> [DIRECTIVE] Scan the data below and pick out the lines containing the word "follow".

** BEGIN INFORMATION PROVIDED **

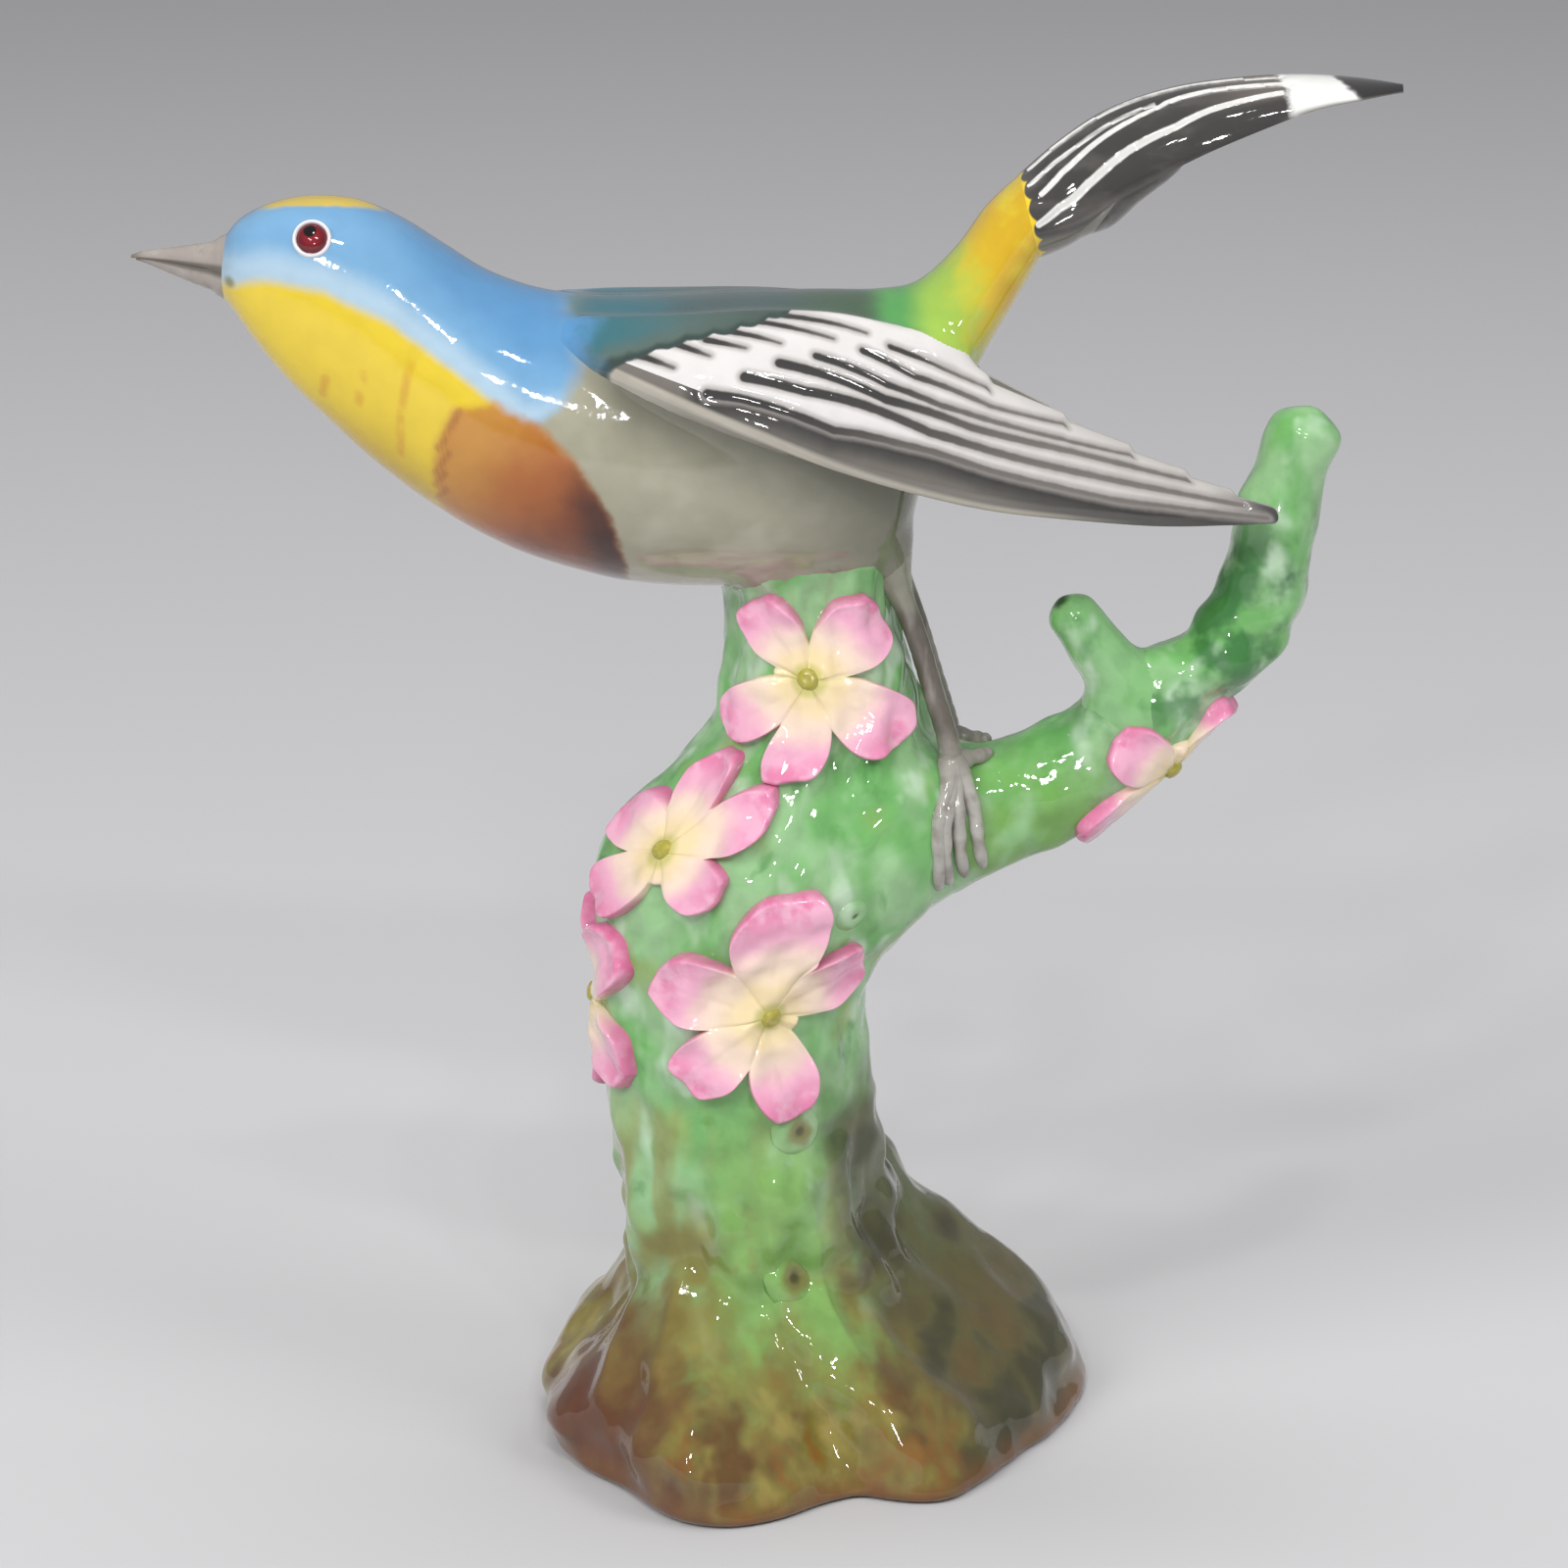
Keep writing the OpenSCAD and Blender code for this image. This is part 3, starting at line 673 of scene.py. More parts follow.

** END INFORMATION PROVIDED **
** BEGIN INFORMATION PROVIDED **

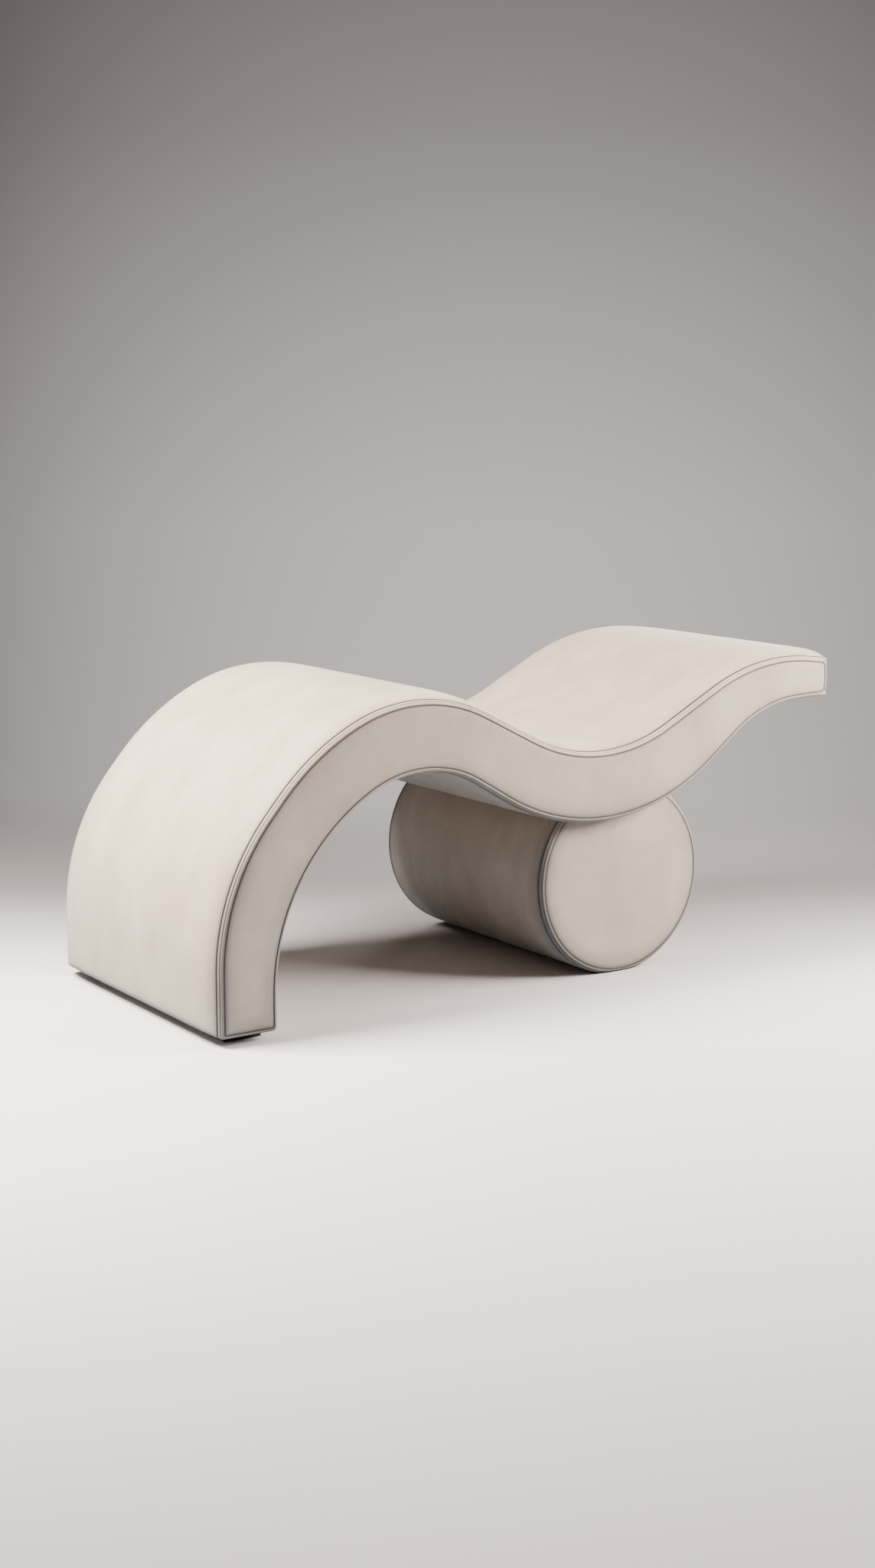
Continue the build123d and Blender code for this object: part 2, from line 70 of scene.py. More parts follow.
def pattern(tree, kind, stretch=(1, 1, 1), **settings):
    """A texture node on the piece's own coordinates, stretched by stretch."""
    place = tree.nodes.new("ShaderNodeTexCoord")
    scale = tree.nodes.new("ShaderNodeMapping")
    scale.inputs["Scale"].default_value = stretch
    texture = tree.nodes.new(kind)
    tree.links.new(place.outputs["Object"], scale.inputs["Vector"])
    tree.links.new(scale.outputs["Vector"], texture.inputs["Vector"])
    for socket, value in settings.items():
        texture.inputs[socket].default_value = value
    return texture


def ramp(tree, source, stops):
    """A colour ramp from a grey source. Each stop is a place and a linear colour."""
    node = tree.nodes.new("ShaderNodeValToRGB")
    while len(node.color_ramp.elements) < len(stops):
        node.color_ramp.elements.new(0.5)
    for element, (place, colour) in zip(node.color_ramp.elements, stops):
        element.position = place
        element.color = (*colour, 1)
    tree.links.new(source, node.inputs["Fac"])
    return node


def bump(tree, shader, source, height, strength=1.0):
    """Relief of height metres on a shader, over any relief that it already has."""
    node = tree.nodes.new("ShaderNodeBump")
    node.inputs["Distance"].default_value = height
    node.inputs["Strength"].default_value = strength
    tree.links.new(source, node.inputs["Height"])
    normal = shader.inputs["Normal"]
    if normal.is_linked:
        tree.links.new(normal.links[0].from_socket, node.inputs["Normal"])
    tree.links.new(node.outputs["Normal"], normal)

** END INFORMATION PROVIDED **

> [WRITTEN RESPONSE]
Keep writing the OpenSCAD and Blender code for this image. This is part 3, starting at line 673 of scene.py. More parts follow.
Continue the build123d and Blender code for this object: part 2, from line 70 of scene.py. More parts follow.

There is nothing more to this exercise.